The task — Copy out all the data, word for word.

Raw data —
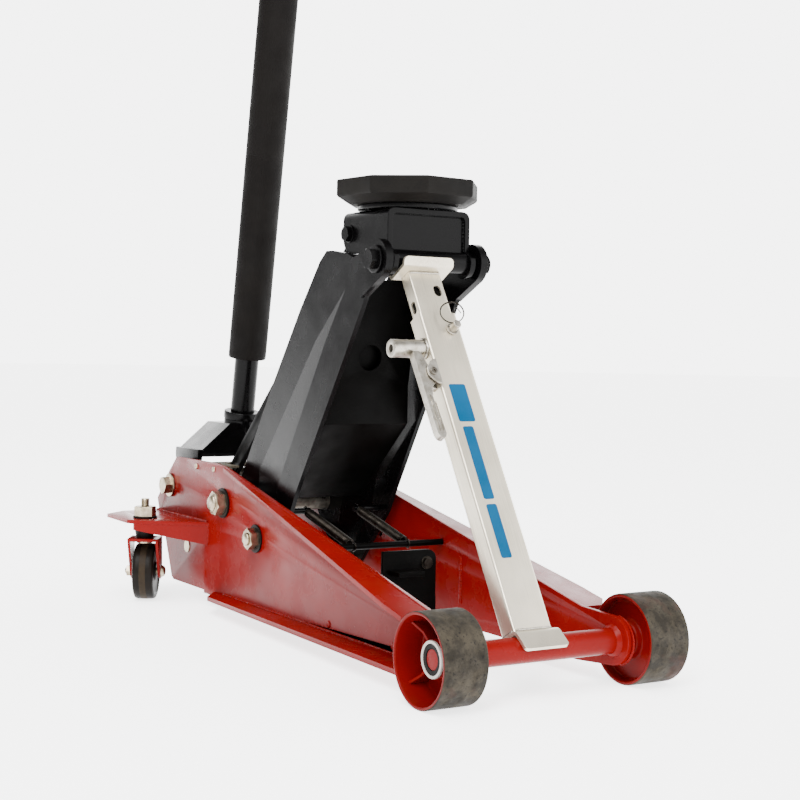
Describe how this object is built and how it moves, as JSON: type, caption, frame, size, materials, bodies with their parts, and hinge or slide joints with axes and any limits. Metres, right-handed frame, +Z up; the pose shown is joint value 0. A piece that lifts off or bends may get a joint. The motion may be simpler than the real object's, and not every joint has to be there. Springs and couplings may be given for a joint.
{
  "type": "car jack",
  "caption": "Hydraulic trolley jack with a raised lifting arm, a long handle, swivelling rear wheels and a telescopic safety rod propping the saddle.",
  "frame": {"origin": "on the floor, below the middle of the whole jack's box", "axes": "+X towards the lifting end, +Y towards the left side plate, +Z up"},
  "size_m": [0.895, 0.376, 1.1413],
  "materials": {
    "red_paint": "gloss",
    "black_paint": "gloss",
    "zinc": "zinc plated",
    "aluminium": "brushed",
    "rubber": "matte",
    "steel": "bare, satin",
    "tyre": "worn hard plastic tread"
  },
  "bodies": {
    "frame": {"side_plate_right": "red_paint", "side_plate_left": "red_paint", "caster_bracket_right": "red_paint", "caster_bracket_left": "red_paint", "caster_stud_right": "zinc", "caster_stud_left": "zinc", "front_wheel_collar_right": "zinc", "front_wheel_collar_left": "zinc", "tie_bolt_right": "zinc", "tie_bolt_left": "zinc", "yoke_bolt_right": "zinc", "yoke_bolt_left": "zinc", "front_axle": "red_paint", "axle_tube": "red_paint", "rear_cover": "steel", "cross_bracket": "black_paint", "spring_bar": "black_paint", "arm_shaft": "zinc", "link_pin": "steel", "pump_block": "black_paint", "hydraulic_cylinder": "black_paint"},
    "wheel_right": {"front_wheel_right": "red_paint"},
    "wheel_left": {"front_wheel_left": "red_paint"},
    "swivel_right": {"caster_fork_right": "red_paint", "caster_axle_right": "zinc"},
    "swivel_left": {"caster_fork_left": "red_paint", "caster_axle_left": "zinc"},
    "caster_right": {"caster_wheel_right": "tyre"},
    "caster_left": {"caster_wheel_left": "tyre"},
    "arm": {"lift_arm_right": "black_paint", "lift_arm_left": "black_paint", "arm_web": "black_paint", "ram_pin": "steel", "saddle_shaft": "black_paint"},
    "links": {"link_bar_right": "black_paint", "link_bar_left": "black_paint"},
    "ram": {"lifting_ram": "steel"},
    "springs": {"return_spring_right": "steel", "return_spring_left": "steel"},
    "saddle": {"saddle_bracket": "black_paint", "link_bolt": "black_paint"},
    "pad": {"saddle_plate": "black_paint", "saddle_pad": "rubber"},
    "yoke": {"handle_yoke": "black_paint", "pump_cam": "steel"},
    "plunger": {"pump_plunger": "steel"},
    "handle": {"handle_lower_tube": "black_paint", "handle_upper_tube": "black_paint", "handle_sleeve": "rubber", "handle_grip": "rubber"},
    "valve": {"release_valve": "zinc"},
    "rod": {"rod_outer_tube": "aluminium", "rod_foot": "aluminium", "lock_boss": "aluminium", "lever_bolt": "zinc"},
    "rod_inner": {"rod_inner_tube": "aluminium", "rod_cradle": "aluminium"},
    "lever": {"release_lever": "aluminium"},
    "lock_plunger": {"lock_plunger": "steel"},
    "lock_pin": {"lock_pin": "zinc"}
  },
  "joints": [
    {"name": "front_wheel_right_spin", "type": "hinge", "parent": "frame", "child": "wheel_right", "pos_m": [0.3975, -0.1315, 0.05], "axis": [0, 1, 0], "continuous": true},
    {"name": "caster_right_swivel", "type": "hinge", "parent": "frame", "child": "swivel_right", "pos_m": [-0.3455, -0.156, 0.09], "axis": [0, 0, 1], "continuous": true},
    {"name": "caster_right_spin", "type": "hinge", "parent": "swivel_right", "child": "caster_right", "pos_m": [-0.35922, -0.14776, 0.04], "axis": [-0.515, -0.8572, 0], "continuous": true},
    {"name": "front_wheel_left_spin", "type": "hinge", "parent": "frame", "child": "wheel_left", "pos_m": [0.3975, 0.1315, 0.05], "axis": [0, 1, 0], "continuous": true},
    {"name": "caster_left_swivel", "type": "hinge", "parent": "frame", "child": "swivel_left", "pos_m": [-0.3455, 0.156, 0.09], "axis": [0, 0, 1], "continuous": true},
    {"name": "caster_left_spin", "type": "hinge", "parent": "swivel_left", "child": "caster_left", "pos_m": [-0.35922, 0.14776, 0.04], "axis": [0.515, -0.8572, 0], "continuous": true},
    {"name": "lift", "type": "hinge", "parent": "frame", "child": "arm", "pos_m": [-0.2085, 0, 0.15], "axis": [0, -1, 0], "range_deg": [0, 8]},
    {"name": "saddle_level", "type": "hinge", "parent": "arm", "child": "saddle", "pos_m": [0.1505, 0, 0.468], "axis": [0, -1, 0], "range_deg": [-8.5, 0.5]},
    {"name": "link_swing", "type": "hinge", "parent": "frame", "child": "links", "pos_m": [-0.2965, 0, 0.185], "axis": [0, -1, 0], "range_deg": [-0.5, 8.5]},
    {"name": "ram_stroke", "type": "slide", "parent": "frame", "child": "ram", "axis": [1, 0, 0], "range_m": [-0.0005, 0.011]},
    {"name": "spring_swing", "type": "hinge", "parent": "frame", "child": "springs", "pos_m": [0.0525, 0, 0.118], "axis": [0, 1, 0], "range_deg": [-0.5, 7.5]},
    {"name": "saddle_turn", "type": "hinge", "parent": "saddle", "child": "pad", "pos_m": [0.1025, 0, 0.53], "axis": [0, 0, 1], "continuous": true},
    {"name": "handle_pump", "type": "hinge", "parent": "frame", "child": "yoke", "pos_m": [-0.3945, 0, 0.159], "axis": [0, -1, 0], "range_deg": [0, 65]},
    {"name": "pump_stroke", "type": "slide", "parent": "frame", "child": "plunger", "axis": [1, 0, 0], "range_m": [-0.0005, 0.0278]},
    {"name": "handle_twist", "type": "hinge", "parent": "yoke", "child": "handle", "pos_m": [-0.3595, 0, 0.262], "axis": [0.1685, 0, 0.9857], "range_deg": [0, 90]},
    {"name": "valve_turn", "type": "hinge", "parent": "frame", "child": "valve", "pos_m": [-0.3835, 0.021, 0.085], "axis": [1, 0, 0], "range_deg": [-1, 91]},
    {"name": "rod_tilt", "type": "hinge", "parent": "frame", "child": "rod", "pos_m": [0.3975, -0.012, 0.05], "axis": [0, 1, 0], "range_deg": [0, 4.2]},
    {"name": "rod_slide", "type": "slide", "parent": "rod", "child": "rod_inner", "axis": [-0.5083, 0, 0.8612], "range_m": [-0.0455, 0.0005]},
    {"name": "lever_squeeze", "type": "hinge", "parent": "rod", "child": "lever", "pos_m": [0.22443, -0.045, 0.33066], "axis": [0.8612, 0, 0.5083], "range_deg": [0, 7], "stiffness_Nm_per_rad": 0.3},
    {"name": "plunger_pull", "type": "slide", "parent": "rod", "child": "lock_plunger", "axis": [0, -1, 0], "range_m": [-0.0003, 0.0037]},
    {"name": "pin_pull", "type": "slide", "parent": "rod", "child": "lock_pin", "axis": [0.8612, 0, 0.5083], "range_m": [0, 0.02]}
  ],
  "couplings": [
    {"joint": "saddle_level", "follows": "lift", "ratio": -1},
    {"joint": "link_swing", "follows": "lift", "ratio": 1},
    {"joint": "ram_stroke", "follows": "lift", "m_per_rad": 0.073},
    {"joint": "spring_swing", "follows": "lift", "ratio": 0.887},
    {"joint": "pump_stroke", "follows": "handle_pump", "m_per_rad": 0.024},
    {"joint": "valve_turn", "follows": "handle_twist", "ratio": 1},
    {"joint": "rod_slide", "follows": "rod_tilt", "m_per_rad": -0.62},
    {"joint": "plunger_pull", "follows": "lever_squeeze", "m_per_rad": 0.028}
  ]
}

Answer to this task —
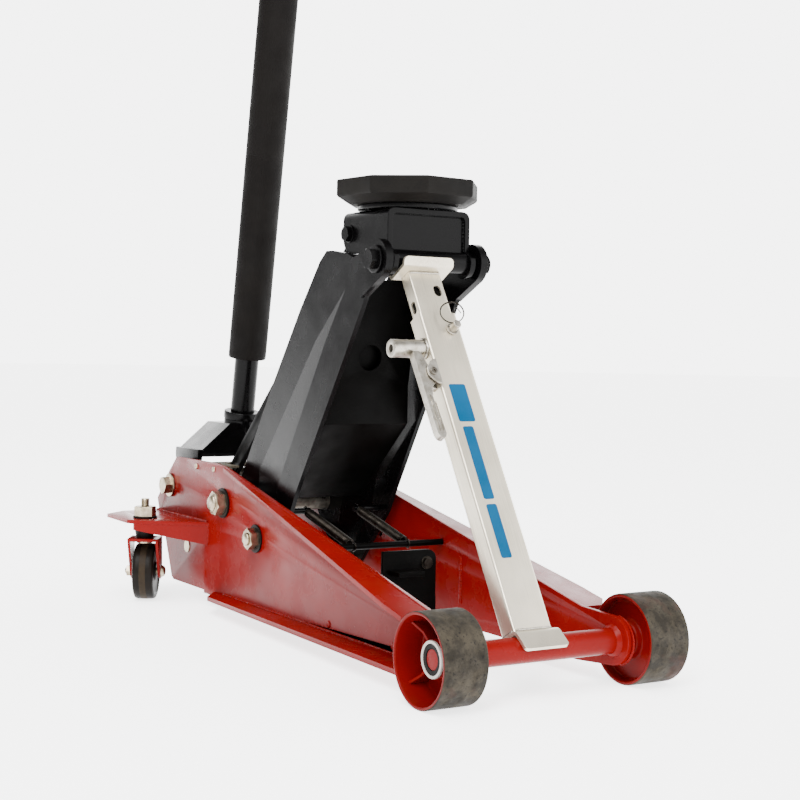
Describe how this object is built and how it moves, as JSON: type, caption, frame, size, materials, bodies with their parts, and hinge or slide joints with axes and any limits. Metres, right-handed frame, +Z up; the pose shown is joint value 0. A piece that lifts off or bends may get a joint. The motion may be simpler than the real object's, and not every joint has to be there. Springs and couplings may be given for a joint.
{
  "type": "car jack",
  "caption": "Hydraulic trolley jack with a raised lifting arm, a long handle, swivelling rear wheels and a telescopic safety rod propping the saddle.",
  "frame": {"origin": "on the floor, below the middle of the whole jack's box", "axes": "+X towards the lifting end, +Y towards the left side plate, +Z up"},
  "size_m": [0.895, 0.376, 1.1413],
  "materials": {
    "red_paint": "gloss",
    "black_paint": "gloss",
    "zinc": "zinc plated",
    "aluminium": "brushed",
    "rubber": "matte",
    "steel": "bare, satin",
    "tyre": "worn hard plastic tread"
  },
  "bodies": {
    "frame": {"side_plate_right": "red_paint", "side_plate_left": "red_paint", "caster_bracket_right": "red_paint", "caster_bracket_left": "red_paint", "caster_stud_right": "zinc", "caster_stud_left": "zinc", "front_wheel_collar_right": "zinc", "front_wheel_collar_left": "zinc", "tie_bolt_right": "zinc", "tie_bolt_left": "zinc", "yoke_bolt_right": "zinc", "yoke_bolt_left": "zinc", "front_axle": "red_paint", "axle_tube": "red_paint", "rear_cover": "steel", "cross_bracket": "black_paint", "spring_bar": "black_paint", "arm_shaft": "zinc", "link_pin": "steel", "pump_block": "black_paint", "hydraulic_cylinder": "black_paint"},
    "wheel_right": {"front_wheel_right": "red_paint"},
    "wheel_left": {"front_wheel_left": "red_paint"},
    "swivel_right": {"caster_fork_right": "red_paint", "caster_axle_right": "zinc"},
    "swivel_left": {"caster_fork_left": "red_paint", "caster_axle_left": "zinc"},
    "caster_right": {"caster_wheel_right": "tyre"},
    "caster_left": {"caster_wheel_left": "tyre"},
    "arm": {"lift_arm_right": "black_paint", "lift_arm_left": "black_paint", "arm_web": "black_paint", "ram_pin": "steel", "saddle_shaft": "black_paint"},
    "links": {"link_bar_right": "black_paint", "link_bar_left": "black_paint"},
    "ram": {"lifting_ram": "steel"},
    "springs": {"return_spring_right": "steel", "return_spring_left": "steel"},
    "saddle": {"saddle_bracket": "black_paint", "link_bolt": "black_paint"},
    "pad": {"saddle_plate": "black_paint", "saddle_pad": "rubber"},
    "yoke": {"handle_yoke": "black_paint", "pump_cam": "steel"},
    "plunger": {"pump_plunger": "steel"},
    "handle": {"handle_lower_tube": "black_paint", "handle_upper_tube": "black_paint", "handle_sleeve": "rubber", "handle_grip": "rubber"},
    "valve": {"release_valve": "zinc"},
    "rod": {"rod_outer_tube": "aluminium", "rod_foot": "aluminium", "lock_boss": "aluminium", "lever_bolt": "zinc"},
    "rod_inner": {"rod_inner_tube": "aluminium", "rod_cradle": "aluminium"},
    "lever": {"release_lever": "aluminium"},
    "lock_plunger": {"lock_plunger": "steel"},
    "lock_pin": {"lock_pin": "zinc"}
  },
  "joints": [
    {"name": "front_wheel_right_spin", "type": "hinge", "parent": "frame", "child": "wheel_right", "pos_m": [0.3975, -0.1315, 0.05], "axis": [0, 1, 0], "continuous": true},
    {"name": "caster_right_swivel", "type": "hinge", "parent": "frame", "child": "swivel_right", "pos_m": [-0.3455, -0.156, 0.09], "axis": [0, 0, 1], "continuous": true},
    {"name": "caster_right_spin", "type": "hinge", "parent": "swivel_right", "child": "caster_right", "pos_m": [-0.35922, -0.14776, 0.04], "axis": [-0.515, -0.8572, 0], "continuous": true},
    {"name": "front_wheel_left_spin", "type": "hinge", "parent": "frame", "child": "wheel_left", "pos_m": [0.3975, 0.1315, 0.05], "axis": [0, 1, 0], "continuous": true},
    {"name": "caster_left_swivel", "type": "hinge", "parent": "frame", "child": "swivel_left", "pos_m": [-0.3455, 0.156, 0.09], "axis": [0, 0, 1], "continuous": true},
    {"name": "caster_left_spin", "type": "hinge", "parent": "swivel_left", "child": "caster_left", "pos_m": [-0.35922, 0.14776, 0.04], "axis": [0.515, -0.8572, 0], "continuous": true},
    {"name": "lift", "type": "hinge", "parent": "frame", "child": "arm", "pos_m": [-0.2085, 0, 0.15], "axis": [0, -1, 0], "range_deg": [0, 8]},
    {"name": "saddle_level", "type": "hinge", "parent": "arm", "child": "saddle", "pos_m": [0.1505, 0, 0.468], "axis": [0, -1, 0], "range_deg": [-8.5, 0.5]},
    {"name": "link_swing", "type": "hinge", "parent": "frame", "child": "links", "pos_m": [-0.2965, 0, 0.185], "axis": [0, -1, 0], "range_deg": [-0.5, 8.5]},
    {"name": "ram_stroke", "type": "slide", "parent": "frame", "child": "ram", "axis": [1, 0, 0], "range_m": [-0.0005, 0.011]},
    {"name": "spring_swing", "type": "hinge", "parent": "frame", "child": "springs", "pos_m": [0.0525, 0, 0.118], "axis": [0, 1, 0], "range_deg": [-0.5, 7.5]},
    {"name": "saddle_turn", "type": "hinge", "parent": "saddle", "child": "pad", "pos_m": [0.1025, 0, 0.53], "axis": [0, 0, 1], "continuous": true},
    {"name": "handle_pump", "type": "hinge", "parent": "frame", "child": "yoke", "pos_m": [-0.3945, 0, 0.159], "axis": [0, -1, 0], "range_deg": [0, 65]},
    {"name": "pump_stroke", "type": "slide", "parent": "frame", "child": "plunger", "axis": [1, 0, 0], "range_m": [-0.0005, 0.0278]},
    {"name": "handle_twist", "type": "hinge", "parent": "yoke", "child": "handle", "pos_m": [-0.3595, 0, 0.262], "axis": [0.1685, 0, 0.9857], "range_deg": [0, 90]},
    {"name": "valve_turn", "type": "hinge", "parent": "frame", "child": "valve", "pos_m": [-0.3835, 0.021, 0.085], "axis": [1, 0, 0], "range_deg": [-1, 91]},
    {"name": "rod_tilt", "type": "hinge", "parent": "frame", "child": "rod", "pos_m": [0.3975, -0.012, 0.05], "axis": [0, 1, 0], "range_deg": [0, 4.2]},
    {"name": "rod_slide", "type": "slide", "parent": "rod", "child": "rod_inner", "axis": [-0.5083, 0, 0.8612], "range_m": [-0.0455, 0.0005]},
    {"name": "lever_squeeze", "type": "hinge", "parent": "rod", "child": "lever", "pos_m": [0.22443, -0.045, 0.33066], "axis": [0.8612, 0, 0.5083], "range_deg": [0, 7], "stiffness_Nm_per_rad": 0.3},
    {"name": "plunger_pull", "type": "slide", "parent": "rod", "child": "lock_plunger", "axis": [0, -1, 0], "range_m": [-0.0003, 0.0037]},
    {"name": "pin_pull", "type": "slide", "parent": "rod", "child": "lock_pin", "axis": [0.8612, 0, 0.5083], "range_m": [0, 0.02]}
  ],
  "couplings": [
    {"joint": "saddle_level", "follows": "lift", "ratio": -1},
    {"joint": "link_swing", "follows": "lift", "ratio": 1},
    {"joint": "ram_stroke", "follows": "lift", "m_per_rad": 0.073},
    {"joint": "spring_swing", "follows": "lift", "ratio": 0.887},
    {"joint": "pump_stroke", "follows": "handle_pump", "m_per_rad": 0.024},
    {"joint": "valve_turn", "follows": "handle_twist", "ratio": 1},
    {"joint": "rod_slide", "follows": "rod_tilt", "m_per_rad": -0.62},
    {"joint": "plunger_pull", "follows": "lever_squeeze", "m_per_rad": 0.028}
  ]
}